Short problem =>
Answer with one number only: the number of lines that include the word "hinge".

Source material =>
########################################

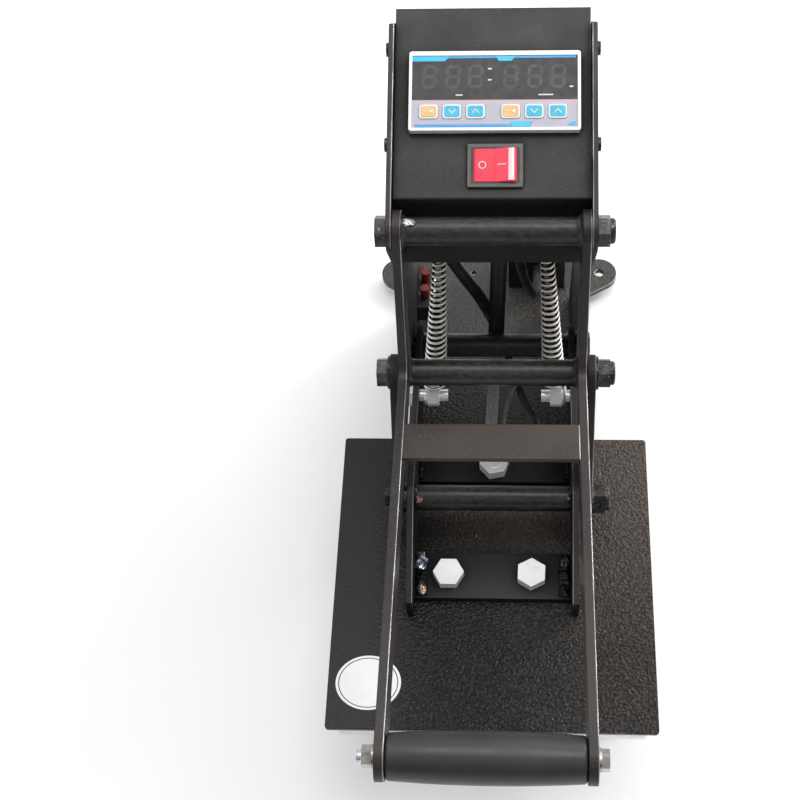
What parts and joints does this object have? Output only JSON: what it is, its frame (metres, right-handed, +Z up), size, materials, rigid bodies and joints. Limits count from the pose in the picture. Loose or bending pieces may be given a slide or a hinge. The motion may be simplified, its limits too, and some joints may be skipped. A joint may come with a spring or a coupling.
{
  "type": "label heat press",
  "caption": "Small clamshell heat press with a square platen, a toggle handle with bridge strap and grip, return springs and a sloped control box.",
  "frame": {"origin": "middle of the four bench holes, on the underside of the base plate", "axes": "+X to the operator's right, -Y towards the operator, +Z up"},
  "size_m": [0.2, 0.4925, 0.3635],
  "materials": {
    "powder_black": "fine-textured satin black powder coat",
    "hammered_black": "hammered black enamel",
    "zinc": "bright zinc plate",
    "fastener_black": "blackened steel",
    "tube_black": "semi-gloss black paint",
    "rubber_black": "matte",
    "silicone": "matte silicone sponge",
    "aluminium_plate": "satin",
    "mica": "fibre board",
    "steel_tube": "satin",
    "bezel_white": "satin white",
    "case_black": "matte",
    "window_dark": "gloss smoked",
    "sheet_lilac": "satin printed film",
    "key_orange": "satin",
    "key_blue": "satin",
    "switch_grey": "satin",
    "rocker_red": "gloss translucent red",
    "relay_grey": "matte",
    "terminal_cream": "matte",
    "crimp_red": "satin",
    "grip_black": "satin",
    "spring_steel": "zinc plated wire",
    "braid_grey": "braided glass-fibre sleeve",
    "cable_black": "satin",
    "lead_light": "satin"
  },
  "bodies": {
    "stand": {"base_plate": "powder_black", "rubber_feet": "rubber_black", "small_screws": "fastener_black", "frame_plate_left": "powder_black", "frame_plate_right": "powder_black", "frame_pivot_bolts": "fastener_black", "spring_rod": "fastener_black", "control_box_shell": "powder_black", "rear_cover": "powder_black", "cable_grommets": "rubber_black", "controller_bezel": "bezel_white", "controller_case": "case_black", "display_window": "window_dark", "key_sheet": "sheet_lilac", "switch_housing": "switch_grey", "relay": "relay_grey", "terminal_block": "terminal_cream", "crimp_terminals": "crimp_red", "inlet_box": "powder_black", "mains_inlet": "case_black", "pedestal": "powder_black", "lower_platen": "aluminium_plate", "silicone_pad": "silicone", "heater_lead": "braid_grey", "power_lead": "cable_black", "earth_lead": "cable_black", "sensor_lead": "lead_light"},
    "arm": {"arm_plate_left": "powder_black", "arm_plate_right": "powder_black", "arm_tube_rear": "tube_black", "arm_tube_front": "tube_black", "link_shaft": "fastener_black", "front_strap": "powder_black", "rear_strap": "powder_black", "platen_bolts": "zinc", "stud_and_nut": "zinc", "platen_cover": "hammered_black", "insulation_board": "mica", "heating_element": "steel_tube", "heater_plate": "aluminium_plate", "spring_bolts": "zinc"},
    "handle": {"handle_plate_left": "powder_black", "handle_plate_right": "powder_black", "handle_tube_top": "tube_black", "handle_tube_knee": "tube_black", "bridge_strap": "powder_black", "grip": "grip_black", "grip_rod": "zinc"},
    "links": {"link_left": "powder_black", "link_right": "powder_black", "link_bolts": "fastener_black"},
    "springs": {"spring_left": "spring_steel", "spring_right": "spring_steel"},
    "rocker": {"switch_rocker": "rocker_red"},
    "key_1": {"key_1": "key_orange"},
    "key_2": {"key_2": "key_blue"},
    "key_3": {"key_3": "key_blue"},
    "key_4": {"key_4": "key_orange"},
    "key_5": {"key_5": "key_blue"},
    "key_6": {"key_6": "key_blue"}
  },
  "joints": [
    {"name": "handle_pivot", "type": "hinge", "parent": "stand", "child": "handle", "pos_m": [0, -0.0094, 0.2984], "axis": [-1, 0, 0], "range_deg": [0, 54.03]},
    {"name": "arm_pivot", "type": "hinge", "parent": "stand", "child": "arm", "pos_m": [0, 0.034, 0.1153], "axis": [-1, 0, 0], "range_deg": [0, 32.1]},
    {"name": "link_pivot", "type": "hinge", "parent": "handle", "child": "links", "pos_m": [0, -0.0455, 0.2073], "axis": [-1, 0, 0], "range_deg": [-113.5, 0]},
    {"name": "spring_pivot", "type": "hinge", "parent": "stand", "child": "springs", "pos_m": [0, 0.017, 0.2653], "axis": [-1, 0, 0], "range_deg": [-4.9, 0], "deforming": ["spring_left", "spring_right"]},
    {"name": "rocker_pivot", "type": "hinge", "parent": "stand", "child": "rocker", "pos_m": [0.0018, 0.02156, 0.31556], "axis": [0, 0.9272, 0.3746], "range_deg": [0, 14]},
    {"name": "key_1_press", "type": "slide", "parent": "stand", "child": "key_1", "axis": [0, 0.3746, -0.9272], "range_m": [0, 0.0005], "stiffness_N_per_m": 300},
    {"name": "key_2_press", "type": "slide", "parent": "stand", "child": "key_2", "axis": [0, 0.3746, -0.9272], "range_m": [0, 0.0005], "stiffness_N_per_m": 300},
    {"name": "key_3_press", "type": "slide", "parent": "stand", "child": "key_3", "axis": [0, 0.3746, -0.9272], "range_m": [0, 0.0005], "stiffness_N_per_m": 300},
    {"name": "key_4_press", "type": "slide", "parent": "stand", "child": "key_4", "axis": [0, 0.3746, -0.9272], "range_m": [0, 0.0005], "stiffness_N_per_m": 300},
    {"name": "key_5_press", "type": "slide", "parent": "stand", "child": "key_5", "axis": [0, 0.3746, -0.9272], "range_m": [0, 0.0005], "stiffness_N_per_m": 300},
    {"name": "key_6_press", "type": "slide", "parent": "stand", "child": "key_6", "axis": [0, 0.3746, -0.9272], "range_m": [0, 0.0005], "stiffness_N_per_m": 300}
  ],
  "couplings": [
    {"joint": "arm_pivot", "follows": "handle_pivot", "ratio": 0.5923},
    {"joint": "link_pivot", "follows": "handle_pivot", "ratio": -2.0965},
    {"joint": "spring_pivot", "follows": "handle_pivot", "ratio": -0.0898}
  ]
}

########################################

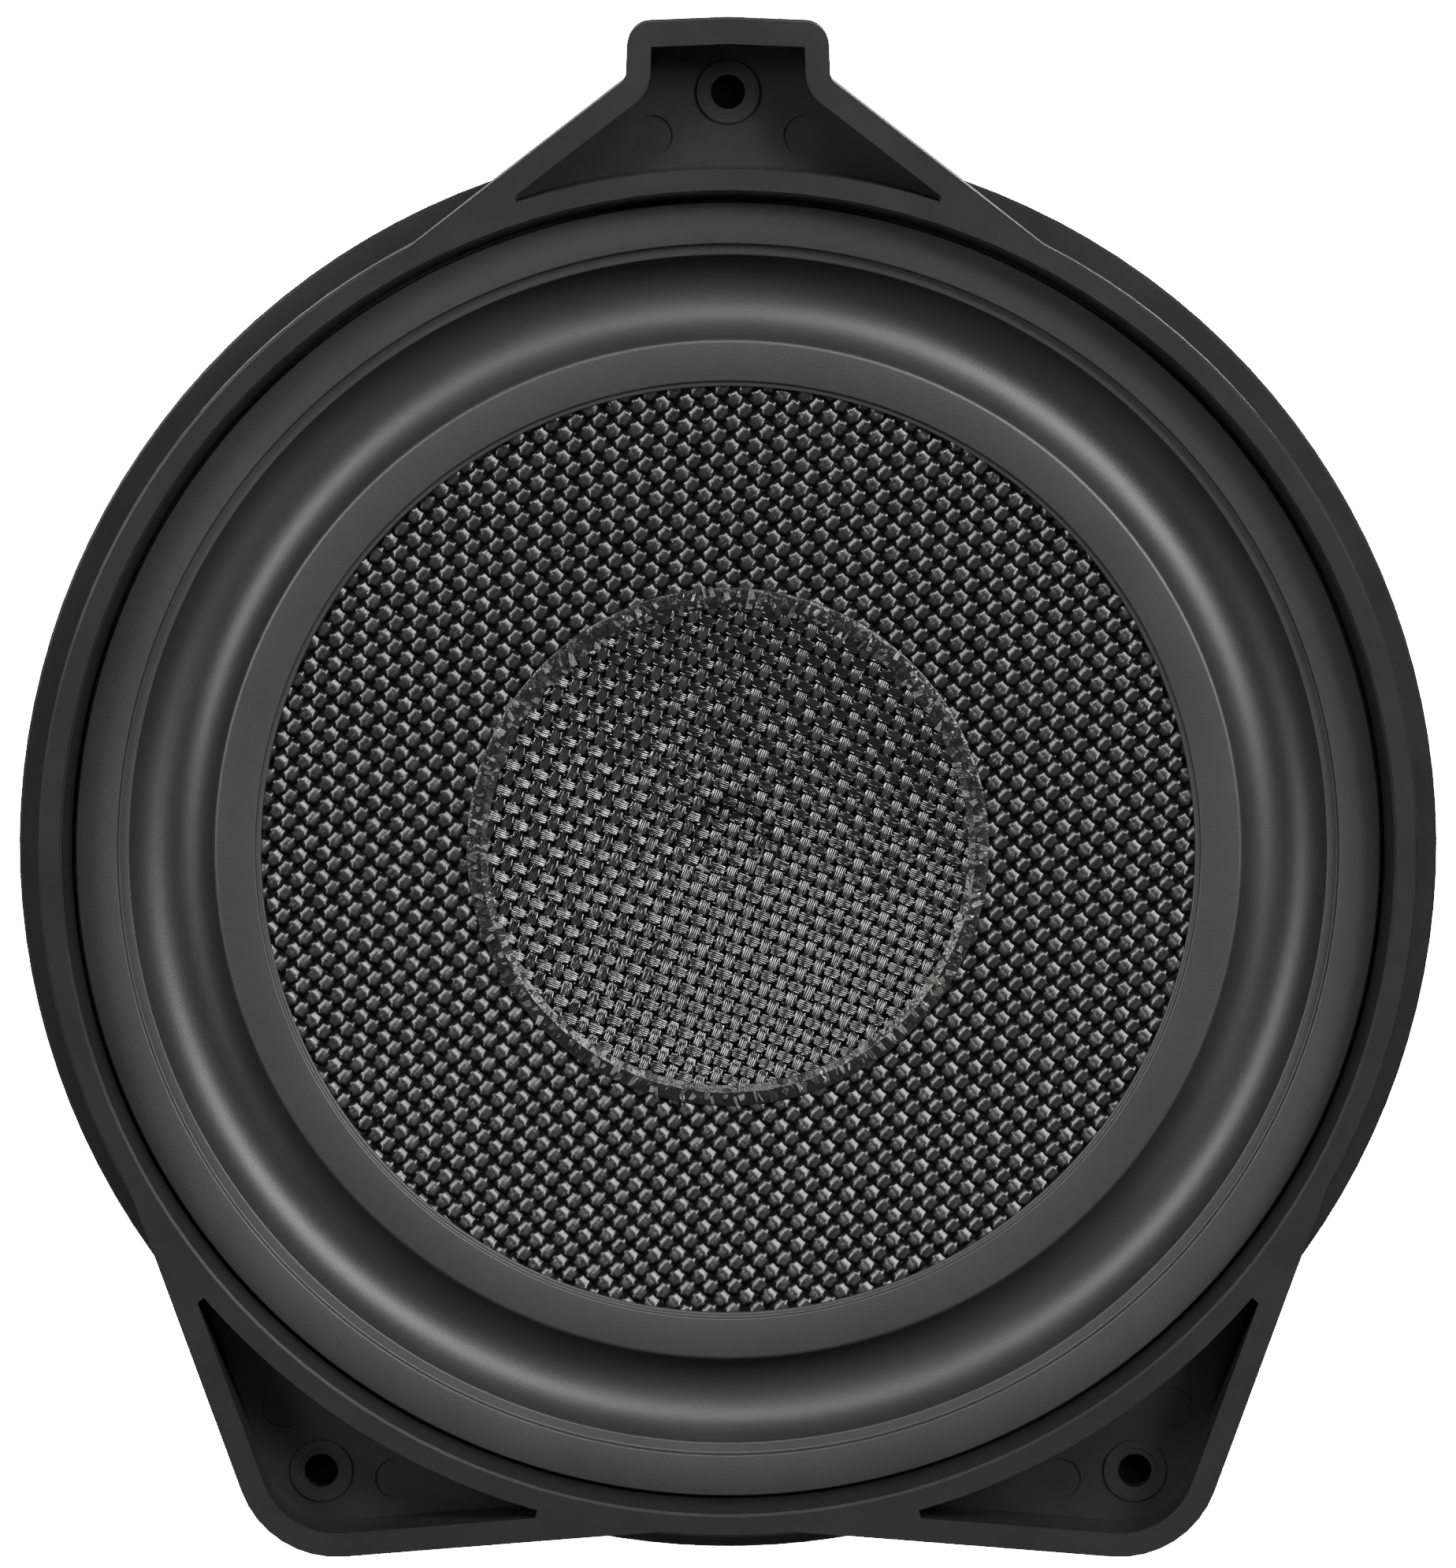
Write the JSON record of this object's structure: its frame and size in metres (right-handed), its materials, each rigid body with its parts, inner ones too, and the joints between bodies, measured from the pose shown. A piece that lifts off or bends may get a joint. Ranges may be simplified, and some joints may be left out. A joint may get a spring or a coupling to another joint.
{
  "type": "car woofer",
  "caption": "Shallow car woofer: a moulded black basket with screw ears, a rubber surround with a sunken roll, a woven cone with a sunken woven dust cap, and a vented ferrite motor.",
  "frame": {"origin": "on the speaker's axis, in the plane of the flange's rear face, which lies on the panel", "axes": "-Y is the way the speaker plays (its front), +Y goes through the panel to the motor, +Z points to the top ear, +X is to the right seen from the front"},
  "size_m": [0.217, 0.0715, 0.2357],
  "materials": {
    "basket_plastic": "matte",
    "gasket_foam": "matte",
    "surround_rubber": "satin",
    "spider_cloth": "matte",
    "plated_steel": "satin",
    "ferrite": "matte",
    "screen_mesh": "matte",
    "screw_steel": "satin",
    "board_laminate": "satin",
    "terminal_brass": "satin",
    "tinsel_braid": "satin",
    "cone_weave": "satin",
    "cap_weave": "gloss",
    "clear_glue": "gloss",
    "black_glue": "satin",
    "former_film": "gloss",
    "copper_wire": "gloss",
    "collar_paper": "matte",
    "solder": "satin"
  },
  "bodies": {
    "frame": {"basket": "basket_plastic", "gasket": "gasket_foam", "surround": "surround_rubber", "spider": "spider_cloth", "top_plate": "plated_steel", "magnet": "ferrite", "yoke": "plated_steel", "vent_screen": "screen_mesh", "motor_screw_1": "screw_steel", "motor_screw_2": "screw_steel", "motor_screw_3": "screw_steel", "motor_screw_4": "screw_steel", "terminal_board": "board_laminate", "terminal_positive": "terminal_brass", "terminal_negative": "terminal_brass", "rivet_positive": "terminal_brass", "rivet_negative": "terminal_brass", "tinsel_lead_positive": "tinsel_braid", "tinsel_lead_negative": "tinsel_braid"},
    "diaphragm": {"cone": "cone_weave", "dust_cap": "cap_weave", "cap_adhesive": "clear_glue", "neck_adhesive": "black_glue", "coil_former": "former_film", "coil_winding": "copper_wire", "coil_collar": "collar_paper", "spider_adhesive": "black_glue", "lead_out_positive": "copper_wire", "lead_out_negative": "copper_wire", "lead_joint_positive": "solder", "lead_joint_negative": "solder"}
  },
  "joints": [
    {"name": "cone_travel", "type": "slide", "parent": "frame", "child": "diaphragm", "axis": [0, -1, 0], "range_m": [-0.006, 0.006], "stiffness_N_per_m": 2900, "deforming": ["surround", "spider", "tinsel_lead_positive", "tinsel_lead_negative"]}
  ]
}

########################################

Solution to the exercise =>
6